Well the next day I limped back to the workshop with the old girl hardly accepting more than one eighth of throttle. (Still managing 70-80kph on level ground.) And this was a first.

Turned out, the needle-clip broke and thus the needle of the secondary carb got stuck in the slide.

While I was there fixing this, I quickly had to take care of "the pretty one" my dad's XT500 4-valve as it suffered from some rather noisy exhaust valves. 

Actually you can get to them without removing the fuel tank - only the wings have to be taken off.

... and replaced a mangled bolt thatwith a decent stainless one on the tach-drive.

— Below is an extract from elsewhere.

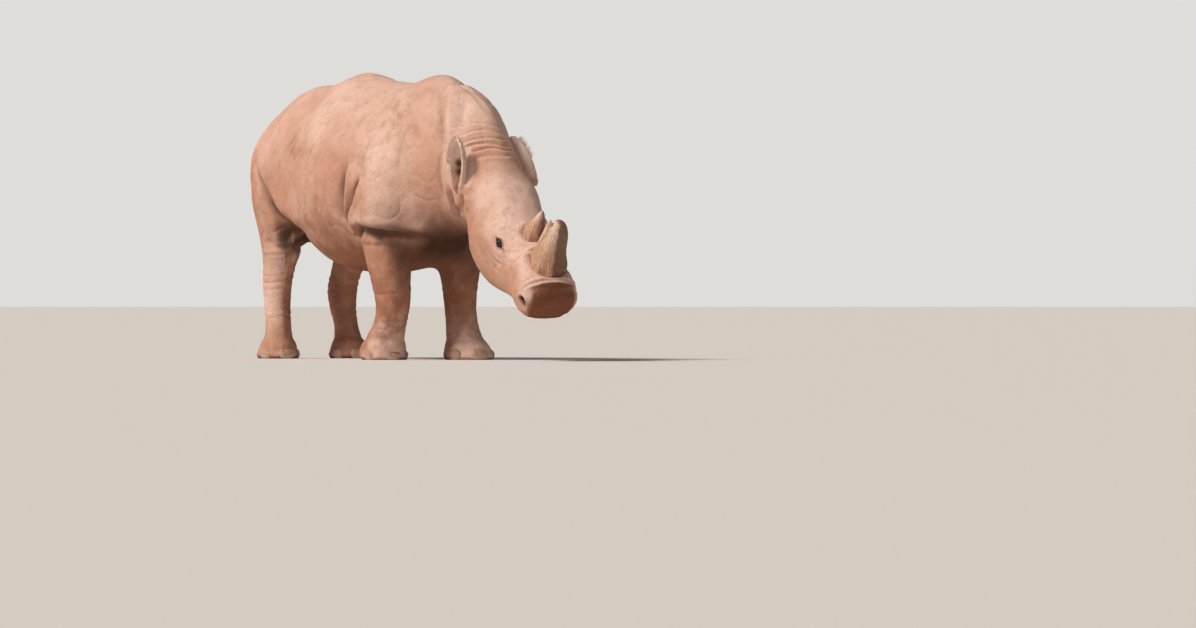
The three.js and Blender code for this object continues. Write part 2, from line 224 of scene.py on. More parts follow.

As I already had entered full vanity mode, it was time to tackle the left rear sidepanel and remove some of the stickers and paint the the recessed bit black to match the other side. 

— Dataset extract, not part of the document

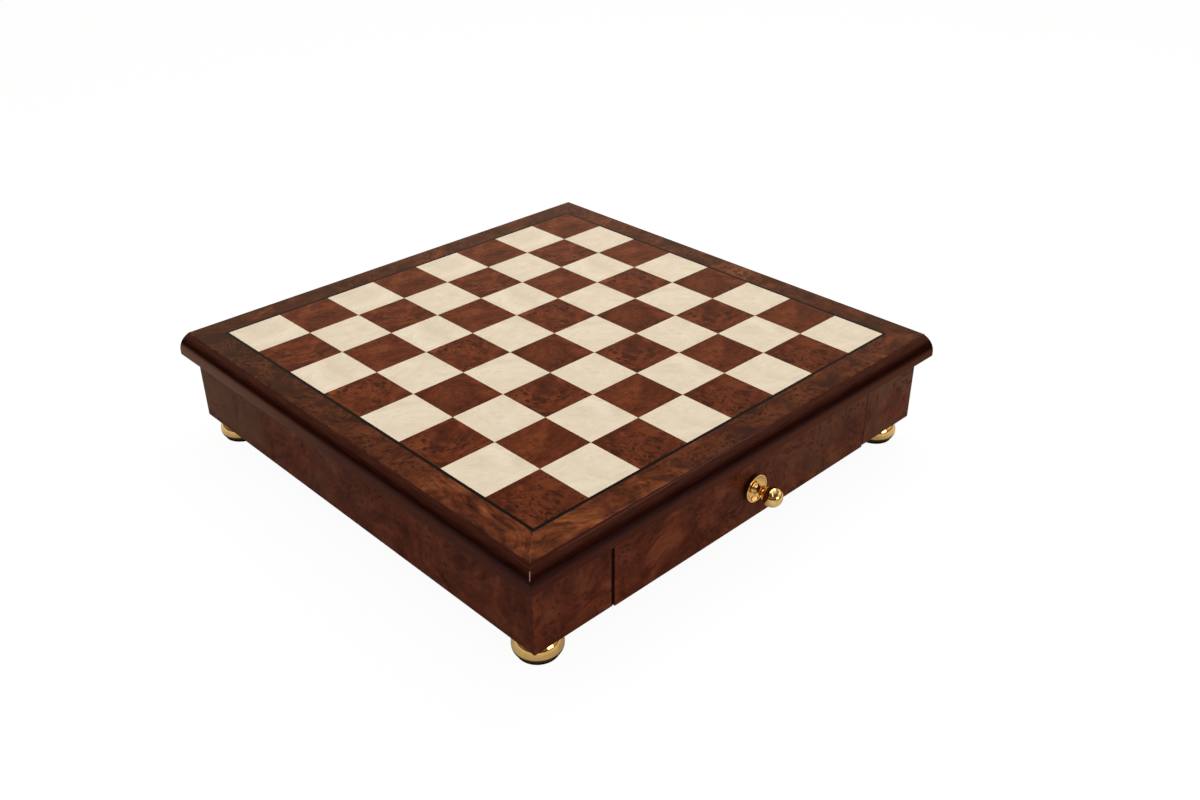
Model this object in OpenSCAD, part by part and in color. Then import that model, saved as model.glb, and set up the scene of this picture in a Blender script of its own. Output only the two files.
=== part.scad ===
// Chess box with two drawers: a veneered chessboard on a shallow carcass with brass feet.
// Origin: centre of the box on the floor. The first drawer opens towards -Y, the second towards +Y.

/* [Board] */
// Side of one chess square
square = 45; // [38:0.5:50]
// Thickness of the top board
board_t = 20; // [16:0.5:26]
// Thickness of every veneer on the board
veneer_t = 0.6; // [0.4:0.1:1]
// Glue line between neighbouring veneers
seam = 0.1; // [0.05:0.05:0.2]
// Width of the black line round the squares
stringing_w = 2.5; // [1:0.1:4]
// Width of the burl border, from the black line to the arris
border_w = 20.5; // [14:0.1:26]
// Distance of the joint in the front border from its right end
border_joint = 72; // [40:1:120]

/* [Moulding] */
// How far the moulding stands out beyond the top arris
moulding_out = 6; // [4:0.1:9]
// Width of solid moulding that lies under the border veneer
moulding_under = 10; // [6:0.5:12]
// Height of the straight band at the foot of the moulding
moulding_band = 4; // [3:0.5:10]
// Overhang of the moulding beyond the carcass
overhang = 9; // [4:0.5:14]

/* [Carcass] */
// Height of the carcass walls
wall_h = 54; // [46:1:80]
// Thickness of the carcass walls
wall_t = 12; // [9:0.5:15]
// Width of the fixed posts beside a drawer, when the drawer is in the middle
post_w = 64.5; // [58:0.5:90]
// Thickness of the bottom panel
panel_t = 4; // [3:0.5:6]
// Thickness of the drawer guides
guide_t = 9; // [6:0.5:12]
// Height of the drawer guides
guide_h = 36; // [20:1:40]
// Thickness of the bar that stops the drawers
stop_t = 10; // [6:1:20]
// Length of the corner blocks along the drawers
block_l = 44; // [34:1:60]
// Slack between a corner block and its guide
block_gap = 1; // [0.5:0.5:3]

/* [Feet] */
// Height of a foot with its pad
foot_h = 18; // [16:0.5:24]
// Widest radius of a foot
foot_r = 17; // [15:0.5:18]
// Height of the widest part above the floor
foot_belly_z = 7.2; // [6:0.1:8]
// Radius of a foot's top, where it meets the carcass
foot_top_r = 11.3; // [10.5:0.1:13]
// Radius of a foot's base, where it meets the pad
foot_base_r = 14.5; // [13:0.1:14.6]
// Inset of a foot's axis from the carcass faces
foot_inset = 18; // [18:0.5:22]
// How far the pad stays in from the foot's base
pad_inset = 0.3; // [0:0.1:2]
// Thickness of a foot's pad
pad_t = 1.5; // [1:0.1:2]

/* [Foot screws] */
// Shank radius
foot_screw_r = 1.75; // [1.5:0.05:2.25]
// Head radius
foot_screw_head_r = 3.6; // [3:0.1:4.5]
// Head height
foot_screw_head_h = 2.4; // [2:0.1:3]
// Length of the shank in the panel and the corner block
foot_screw_grip = 24; // [15:1:36]

/* [Drawers] */
// Distance of the drawers' middle to the right of the box's middle
drawer_shift = 1.5; // [-4:0.5:4]
// Gap at each end of a drawer front
front_gap = 1.2; // [0.6:0.1:2]
// Gap above a drawer front
front_top_gap = 0.8; // [0.4:0.1:1.5]
// How far a drawer front hangs below the walls
front_drop = 0.4; // [0:0.1:1]
// How far a closed drawer front stands out from the walls
front_proud = 0.8; // [0:0.1:1.5]
// Thickness of a drawer front
front_t = 12; // [10:0.5:16]
// How much less than its front each side of a drawer box stands in
box_inset = 3.5; // [2:0.5:6]
// Thickness of the drawer sides
side_t = 8; // [6:0.5:10]
// Thickness of a drawer back
back_t = 8; // [6:0.5:10]
// Thickness of a drawer bottom
bottom_t = 3; // [2.5:0.5:4]
// Height of a drawer bottom above the sides' lower edge
bottom_up = 4; // [2:0.5:6]
// Depth of the grooves that hold a drawer bottom
groove_d = 3; // [2:0.5:4]
// Slack above and at the end of a drawer bottom in its grooves
groove_gap = 0.2; // [0.1:0.1:0.5]
// Thickness of the felt lining
lining_t = 1; // [0.5:0.1:2]
// Slack round the felt lining
lining_gap = 0.5; // [0.3:0.1:1]
// Running gap under a drawer box and between it and each guide
run_gap = 0.5; // [0.3:0.1:1]
// Gap between the drawer sides and the top board
tip_gap = 1.6; // [1:0.1:3]
// Gap between a closed drawer and the stop
stop_gap = 0.5; // [0.3:0.1:1]

/* [Knobs] */
// Radius of the ball
ball_r = 7.5; // [6:0.25:8.5]
// Distance of the ball's centre from the drawer front
ball_out = 17.5; // [16:0.5:22]
// Radius of the neck at its thinnest
neck_r = 2.6; // [2.4:0.1:3.2]
// Radius of the collar where the neck meets the rosette
collar_r = 4.6; // [4:0.1:5.6]
// Thickness of the collar
collar_t = 2; // [1.5:0.5:3]
// Outer radius of the rosette, which is a dish
rosette_r = 10.6; // [9:0.1:13]
// Radius of the rosette's seat on the drawer front
seat_r = 6.5; // [6:0.1:7.5]
// Radius of the flat middle inside the dish
dish_r = 6.2; // [5.8:0.1:7]
// Thickness of the rosette in the middle
rosette_t = 1.8; // [1.5:0.1:2.4]
// Distance of the dish's rim from the drawer front, to the middle of its bead
rim_out = 3.7; // [3.3:0.1:5]
// Radius of the bead round the rim
bead_r = 0.7; // [0.5:0.1:1]

/* [Knob screws] */
// Shank radius
knob_screw_r = 1.5; // [1:0.05:1.75]
// Head radius
knob_screw_head_r = 3.6; // [3:0.1:4.5]
// Head height
knob_screw_head_h = 2; // [1.5:0.1:3]
// Length of the shank inside the knob
knob_screw_in = 7; // [5:0.5:8]
// Clearance round a screw where it passes through a piece
screw_gap = 0.3; // [0.2:0.1:0.6]
// Clearance round a screw where it is held
thread_gap = 0.05; // [0.02:0.01:0.1]
// Room past the tip of a screw at the end of its hole
tip_room = 1; // [0.5:0.5:2]

/* [Hidden] */
$fn = 96;
rows = 8;
eps = 0.01;

// Half sizes of the square outlines, from the middle of the board outwards
field = rows * square / 2;
string_out = field + stringing_w;
arris = string_out + border_w;
core = arris - moulding_under;
board = arris + moulding_out;
body = board - overhang;
inner = body - wall_t;
foot_at = body - foot_inset;

// Heights above the floor
body_z = foot_h;
panel_top = body_z + panel_t;
board_z = body_z + wall_h;
core_top = board_z + board_t - veneer_t;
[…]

So after one or two days of happy riding I realised that I am not quite satisfied with this solution especially as the breather hose wouldn't sit very well on the nipple. In other words, remove the engine mounts and exhaust, lower the engine take out all the bolts and don't forget about the one hidden behind the valve cover and the other one hidden inside the mount on the head. 

Luckily the head-casting still had the recess for the breather cast in so it was really just a matter of drilling the hole and making a totally over-engineered breather tube on the lathe, because I had run out of 8mm stainless tubing.

Press-fit, no glue.

And then finally with this bit being sorted, I still had to tackle two oil-leaks right below the sprocket cover. One of which was the neutral-switch where the plastic had become brittle and it leaked out between plastic and body and the other one being the copper washer behind the philipps bolt, which holds in the clutch lever. 

I was about to say that with all these issues tackled, the bike is running like a charm, but... well now the speed died after making some terrible sounds yesterday on the way home. I mean, the needle still bounces up and down, but the speed it reports is slightly more arbitrary than usual.